__EXERCISE REQUIREMENTS__.
In the records below, find the line that contains "cad_parts[obj.name] = obj" and the line that contains "obj.parent = rigid_bodies[body]". Set down exactly those lines and every line between them, and nothing more.

__DATA ROWS__.
☆ ☆ ☆ ☆ ☆

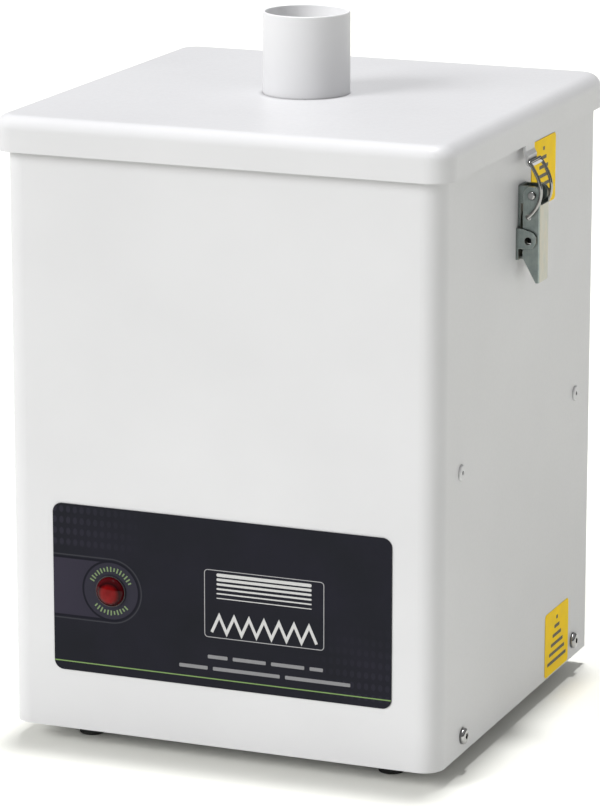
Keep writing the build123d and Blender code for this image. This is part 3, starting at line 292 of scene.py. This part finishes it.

☆ ☆ ☆ ☆ ☆

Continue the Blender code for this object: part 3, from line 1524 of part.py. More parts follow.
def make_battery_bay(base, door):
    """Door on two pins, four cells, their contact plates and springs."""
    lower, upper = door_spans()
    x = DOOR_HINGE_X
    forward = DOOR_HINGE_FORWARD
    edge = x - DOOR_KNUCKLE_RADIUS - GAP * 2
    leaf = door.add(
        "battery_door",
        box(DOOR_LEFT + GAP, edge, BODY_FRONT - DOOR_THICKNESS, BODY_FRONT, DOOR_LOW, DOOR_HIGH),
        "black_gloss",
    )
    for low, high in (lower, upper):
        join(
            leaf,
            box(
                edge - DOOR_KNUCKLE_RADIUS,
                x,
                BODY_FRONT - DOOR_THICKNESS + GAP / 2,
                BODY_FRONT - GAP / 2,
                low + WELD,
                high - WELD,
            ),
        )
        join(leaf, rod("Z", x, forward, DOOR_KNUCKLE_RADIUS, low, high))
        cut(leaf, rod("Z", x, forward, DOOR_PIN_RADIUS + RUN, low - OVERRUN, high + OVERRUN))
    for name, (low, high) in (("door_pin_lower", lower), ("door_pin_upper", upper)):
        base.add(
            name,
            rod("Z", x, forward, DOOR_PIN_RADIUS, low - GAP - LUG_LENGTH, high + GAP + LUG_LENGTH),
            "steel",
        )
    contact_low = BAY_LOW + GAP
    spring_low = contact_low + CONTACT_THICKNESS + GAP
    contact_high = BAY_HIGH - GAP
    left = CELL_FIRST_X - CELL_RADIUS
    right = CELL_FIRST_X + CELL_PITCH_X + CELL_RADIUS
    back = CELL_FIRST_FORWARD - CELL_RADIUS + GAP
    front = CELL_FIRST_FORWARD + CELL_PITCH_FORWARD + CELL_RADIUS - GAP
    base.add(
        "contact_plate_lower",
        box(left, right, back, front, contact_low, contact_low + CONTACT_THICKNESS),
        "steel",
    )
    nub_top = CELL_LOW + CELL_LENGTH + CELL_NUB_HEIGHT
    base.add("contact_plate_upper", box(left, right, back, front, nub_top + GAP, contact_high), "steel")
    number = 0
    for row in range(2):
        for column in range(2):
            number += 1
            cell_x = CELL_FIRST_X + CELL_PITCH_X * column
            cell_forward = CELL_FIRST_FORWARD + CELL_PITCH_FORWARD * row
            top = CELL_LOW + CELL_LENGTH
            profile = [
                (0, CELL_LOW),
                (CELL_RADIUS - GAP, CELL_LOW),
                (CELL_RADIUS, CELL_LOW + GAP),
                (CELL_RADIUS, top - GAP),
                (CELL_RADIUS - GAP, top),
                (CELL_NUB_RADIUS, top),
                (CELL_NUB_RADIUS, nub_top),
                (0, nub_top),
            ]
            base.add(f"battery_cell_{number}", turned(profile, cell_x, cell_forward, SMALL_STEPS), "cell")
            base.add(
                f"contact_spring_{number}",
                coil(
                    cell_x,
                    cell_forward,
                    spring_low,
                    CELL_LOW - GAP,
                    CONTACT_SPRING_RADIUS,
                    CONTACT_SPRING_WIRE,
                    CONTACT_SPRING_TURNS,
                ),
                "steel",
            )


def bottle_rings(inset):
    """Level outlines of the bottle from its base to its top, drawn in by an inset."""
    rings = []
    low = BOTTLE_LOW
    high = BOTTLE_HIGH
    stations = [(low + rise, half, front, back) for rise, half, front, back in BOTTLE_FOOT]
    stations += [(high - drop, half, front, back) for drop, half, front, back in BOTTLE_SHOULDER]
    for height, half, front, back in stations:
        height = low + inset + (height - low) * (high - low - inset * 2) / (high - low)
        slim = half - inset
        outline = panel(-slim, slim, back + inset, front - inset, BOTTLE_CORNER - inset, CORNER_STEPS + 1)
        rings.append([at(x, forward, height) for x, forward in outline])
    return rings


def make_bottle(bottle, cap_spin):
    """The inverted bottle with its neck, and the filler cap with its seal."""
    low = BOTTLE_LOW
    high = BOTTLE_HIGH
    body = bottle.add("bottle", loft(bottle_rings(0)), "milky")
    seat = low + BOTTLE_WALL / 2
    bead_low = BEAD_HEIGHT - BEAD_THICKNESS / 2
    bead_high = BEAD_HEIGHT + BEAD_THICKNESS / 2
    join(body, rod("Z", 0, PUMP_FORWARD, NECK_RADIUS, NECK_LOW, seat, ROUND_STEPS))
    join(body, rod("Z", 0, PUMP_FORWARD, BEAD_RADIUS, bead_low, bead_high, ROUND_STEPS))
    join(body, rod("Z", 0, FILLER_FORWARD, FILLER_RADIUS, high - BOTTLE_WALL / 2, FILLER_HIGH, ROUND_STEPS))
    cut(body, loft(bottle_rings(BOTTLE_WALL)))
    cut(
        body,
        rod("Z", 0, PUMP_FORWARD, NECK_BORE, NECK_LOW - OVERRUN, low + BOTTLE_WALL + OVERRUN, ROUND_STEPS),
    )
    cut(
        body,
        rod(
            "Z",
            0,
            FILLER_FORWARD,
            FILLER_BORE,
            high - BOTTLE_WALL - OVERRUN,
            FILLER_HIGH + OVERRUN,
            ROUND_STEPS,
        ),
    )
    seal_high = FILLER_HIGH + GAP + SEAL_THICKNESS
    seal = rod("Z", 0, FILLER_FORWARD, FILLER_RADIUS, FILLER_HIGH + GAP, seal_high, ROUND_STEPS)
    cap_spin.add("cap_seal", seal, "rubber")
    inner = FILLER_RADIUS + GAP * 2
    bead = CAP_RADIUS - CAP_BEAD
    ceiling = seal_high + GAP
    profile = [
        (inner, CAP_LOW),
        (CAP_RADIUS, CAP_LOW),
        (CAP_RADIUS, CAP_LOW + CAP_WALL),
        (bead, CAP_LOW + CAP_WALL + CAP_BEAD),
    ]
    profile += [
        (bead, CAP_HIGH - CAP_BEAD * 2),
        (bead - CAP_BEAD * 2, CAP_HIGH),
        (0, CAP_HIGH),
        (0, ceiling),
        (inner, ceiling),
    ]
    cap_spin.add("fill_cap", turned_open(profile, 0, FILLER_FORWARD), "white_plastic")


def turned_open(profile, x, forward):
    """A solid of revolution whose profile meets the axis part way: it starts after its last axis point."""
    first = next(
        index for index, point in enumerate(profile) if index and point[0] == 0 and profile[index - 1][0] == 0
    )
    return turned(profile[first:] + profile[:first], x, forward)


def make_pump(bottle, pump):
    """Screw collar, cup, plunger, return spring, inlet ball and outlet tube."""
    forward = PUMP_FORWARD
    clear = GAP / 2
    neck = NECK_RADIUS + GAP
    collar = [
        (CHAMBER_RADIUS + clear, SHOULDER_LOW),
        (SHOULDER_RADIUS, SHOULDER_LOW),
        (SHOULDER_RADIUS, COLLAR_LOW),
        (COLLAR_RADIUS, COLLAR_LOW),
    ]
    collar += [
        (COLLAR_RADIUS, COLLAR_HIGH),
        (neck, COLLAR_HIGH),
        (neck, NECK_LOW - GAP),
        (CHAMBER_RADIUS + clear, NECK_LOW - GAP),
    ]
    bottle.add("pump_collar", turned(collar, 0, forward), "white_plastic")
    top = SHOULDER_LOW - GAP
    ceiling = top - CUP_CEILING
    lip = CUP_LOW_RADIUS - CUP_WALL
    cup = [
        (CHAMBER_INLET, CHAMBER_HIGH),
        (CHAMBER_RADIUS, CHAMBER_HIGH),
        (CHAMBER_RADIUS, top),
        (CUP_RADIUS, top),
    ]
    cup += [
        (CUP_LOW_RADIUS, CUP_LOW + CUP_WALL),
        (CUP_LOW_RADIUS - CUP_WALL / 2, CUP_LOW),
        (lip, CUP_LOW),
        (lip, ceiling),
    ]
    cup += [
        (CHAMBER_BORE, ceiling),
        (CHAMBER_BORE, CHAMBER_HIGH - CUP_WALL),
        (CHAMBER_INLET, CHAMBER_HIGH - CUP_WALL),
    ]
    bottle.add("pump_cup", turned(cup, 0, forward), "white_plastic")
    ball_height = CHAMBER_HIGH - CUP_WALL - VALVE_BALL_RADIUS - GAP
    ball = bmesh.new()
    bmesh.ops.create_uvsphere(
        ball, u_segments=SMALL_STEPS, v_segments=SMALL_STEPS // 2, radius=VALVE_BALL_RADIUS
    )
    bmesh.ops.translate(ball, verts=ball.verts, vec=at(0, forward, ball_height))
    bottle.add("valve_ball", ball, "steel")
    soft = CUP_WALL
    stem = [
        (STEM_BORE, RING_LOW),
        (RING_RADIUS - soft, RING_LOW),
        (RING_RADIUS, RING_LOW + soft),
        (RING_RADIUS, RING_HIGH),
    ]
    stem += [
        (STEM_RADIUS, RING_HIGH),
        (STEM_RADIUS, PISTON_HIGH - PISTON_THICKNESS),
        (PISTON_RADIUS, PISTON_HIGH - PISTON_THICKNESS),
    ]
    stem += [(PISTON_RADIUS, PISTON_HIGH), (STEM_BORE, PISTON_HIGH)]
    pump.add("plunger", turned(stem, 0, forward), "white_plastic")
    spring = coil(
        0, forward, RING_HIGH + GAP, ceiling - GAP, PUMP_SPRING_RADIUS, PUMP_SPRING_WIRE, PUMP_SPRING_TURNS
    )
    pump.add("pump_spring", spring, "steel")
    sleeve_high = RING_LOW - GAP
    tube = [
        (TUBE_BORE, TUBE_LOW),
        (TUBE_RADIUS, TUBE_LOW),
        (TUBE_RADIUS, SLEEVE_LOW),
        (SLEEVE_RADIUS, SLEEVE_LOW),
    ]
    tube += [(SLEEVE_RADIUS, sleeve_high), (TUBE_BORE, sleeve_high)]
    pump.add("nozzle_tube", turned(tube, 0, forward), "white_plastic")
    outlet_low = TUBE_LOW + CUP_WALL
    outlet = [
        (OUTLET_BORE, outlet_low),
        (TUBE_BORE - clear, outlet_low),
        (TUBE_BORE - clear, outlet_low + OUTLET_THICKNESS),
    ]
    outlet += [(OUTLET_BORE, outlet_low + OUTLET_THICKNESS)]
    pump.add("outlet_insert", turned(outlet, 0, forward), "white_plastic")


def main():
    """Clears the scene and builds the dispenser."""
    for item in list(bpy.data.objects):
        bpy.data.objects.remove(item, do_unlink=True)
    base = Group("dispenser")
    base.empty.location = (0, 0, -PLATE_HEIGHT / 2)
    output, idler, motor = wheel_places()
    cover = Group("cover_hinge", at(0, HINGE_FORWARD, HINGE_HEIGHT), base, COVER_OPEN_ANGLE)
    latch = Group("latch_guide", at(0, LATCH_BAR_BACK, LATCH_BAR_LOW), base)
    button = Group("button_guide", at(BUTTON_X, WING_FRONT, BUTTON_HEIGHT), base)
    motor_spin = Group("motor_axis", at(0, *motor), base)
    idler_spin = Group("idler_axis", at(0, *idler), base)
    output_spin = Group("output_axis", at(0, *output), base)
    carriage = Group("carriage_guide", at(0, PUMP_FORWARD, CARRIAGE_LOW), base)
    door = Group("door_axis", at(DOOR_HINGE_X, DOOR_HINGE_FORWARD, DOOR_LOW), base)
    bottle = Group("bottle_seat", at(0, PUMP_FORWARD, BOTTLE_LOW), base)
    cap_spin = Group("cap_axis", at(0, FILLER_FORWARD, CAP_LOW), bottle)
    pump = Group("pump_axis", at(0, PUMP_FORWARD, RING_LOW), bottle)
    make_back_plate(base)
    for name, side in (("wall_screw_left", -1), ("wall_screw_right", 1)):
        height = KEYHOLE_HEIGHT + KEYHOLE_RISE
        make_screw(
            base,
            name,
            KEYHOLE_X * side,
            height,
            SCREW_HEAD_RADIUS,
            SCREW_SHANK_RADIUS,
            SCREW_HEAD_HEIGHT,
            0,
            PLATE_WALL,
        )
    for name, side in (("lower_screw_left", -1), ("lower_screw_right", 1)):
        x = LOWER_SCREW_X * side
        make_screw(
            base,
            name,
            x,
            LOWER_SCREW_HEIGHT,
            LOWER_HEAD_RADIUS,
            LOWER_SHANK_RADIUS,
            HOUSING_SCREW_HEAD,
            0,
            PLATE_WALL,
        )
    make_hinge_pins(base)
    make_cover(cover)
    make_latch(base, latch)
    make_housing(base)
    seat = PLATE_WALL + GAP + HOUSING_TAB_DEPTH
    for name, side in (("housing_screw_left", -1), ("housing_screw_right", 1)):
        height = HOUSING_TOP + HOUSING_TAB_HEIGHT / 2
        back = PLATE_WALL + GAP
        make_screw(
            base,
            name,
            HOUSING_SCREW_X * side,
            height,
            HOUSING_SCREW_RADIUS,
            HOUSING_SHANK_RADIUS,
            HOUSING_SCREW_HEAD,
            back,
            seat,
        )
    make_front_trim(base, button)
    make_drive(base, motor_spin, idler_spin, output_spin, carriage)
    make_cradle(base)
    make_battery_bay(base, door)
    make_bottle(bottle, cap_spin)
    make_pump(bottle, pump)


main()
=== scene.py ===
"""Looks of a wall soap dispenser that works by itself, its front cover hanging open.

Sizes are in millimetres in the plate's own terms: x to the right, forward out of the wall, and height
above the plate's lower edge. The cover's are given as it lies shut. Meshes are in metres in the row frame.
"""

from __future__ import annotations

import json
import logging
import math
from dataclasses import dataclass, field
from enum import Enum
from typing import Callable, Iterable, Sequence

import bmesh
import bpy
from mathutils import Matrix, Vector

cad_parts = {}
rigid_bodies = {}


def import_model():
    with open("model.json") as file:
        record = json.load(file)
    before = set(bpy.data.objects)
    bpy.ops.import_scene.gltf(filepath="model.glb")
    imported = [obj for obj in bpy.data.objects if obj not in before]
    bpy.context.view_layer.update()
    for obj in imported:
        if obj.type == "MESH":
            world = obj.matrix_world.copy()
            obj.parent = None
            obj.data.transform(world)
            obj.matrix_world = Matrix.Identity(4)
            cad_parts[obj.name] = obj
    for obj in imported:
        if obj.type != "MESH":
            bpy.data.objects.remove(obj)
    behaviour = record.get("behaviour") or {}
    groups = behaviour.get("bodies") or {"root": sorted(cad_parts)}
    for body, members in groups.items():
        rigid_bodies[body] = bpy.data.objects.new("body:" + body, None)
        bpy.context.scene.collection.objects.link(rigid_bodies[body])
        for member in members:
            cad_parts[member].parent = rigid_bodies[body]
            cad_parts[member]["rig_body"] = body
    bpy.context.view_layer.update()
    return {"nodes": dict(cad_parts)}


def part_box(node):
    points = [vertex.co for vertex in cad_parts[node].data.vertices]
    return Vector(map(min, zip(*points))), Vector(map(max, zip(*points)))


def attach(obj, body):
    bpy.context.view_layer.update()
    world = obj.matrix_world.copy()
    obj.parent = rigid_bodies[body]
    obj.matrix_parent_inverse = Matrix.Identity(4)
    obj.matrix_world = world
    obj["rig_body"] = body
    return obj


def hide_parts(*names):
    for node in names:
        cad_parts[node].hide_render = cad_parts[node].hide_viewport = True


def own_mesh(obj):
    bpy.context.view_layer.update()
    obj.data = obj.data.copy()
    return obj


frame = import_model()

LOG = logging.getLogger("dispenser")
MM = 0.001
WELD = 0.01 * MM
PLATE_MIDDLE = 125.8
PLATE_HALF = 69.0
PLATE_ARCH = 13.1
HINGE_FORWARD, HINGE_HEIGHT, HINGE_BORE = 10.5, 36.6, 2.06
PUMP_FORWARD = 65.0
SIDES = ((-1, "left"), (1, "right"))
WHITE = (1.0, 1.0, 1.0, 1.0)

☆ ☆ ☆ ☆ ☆

__RESULT__.
            cad_parts[obj.name] = obj
    for obj in imported:
        if obj.type != "MESH":
            bpy.data.objects.remove(obj)
    behaviour = record.get("behaviour") or {}
    groups = behaviour.get("bodies") or {"root": sorted(cad_parts)}
    for body, members in groups.items():
        rigid_bodies[body] = bpy.data.objects.new("body:" + body, None)
        bpy.context.scene.collection.objects.link(rigid_bodies[body])
        for member in members:
            cad_parts[member].parent = rigid_bodies[body]
            cad_parts[member]["rig_body"] = body
    bpy.context.view_layer.update()
    return {"nodes": dict(cad_parts)}


def part_box(node):
    points = [vertex.co for vertex in cad_parts[node].data.vertices]
    return Vector(map(min, zip(*points))), Vector(map(max, zip(*points)))


def attach(obj, body):
    bpy.context.view_layer.update()
    world = obj.matrix_world.copy()
    obj.parent = rigid_bodies[body]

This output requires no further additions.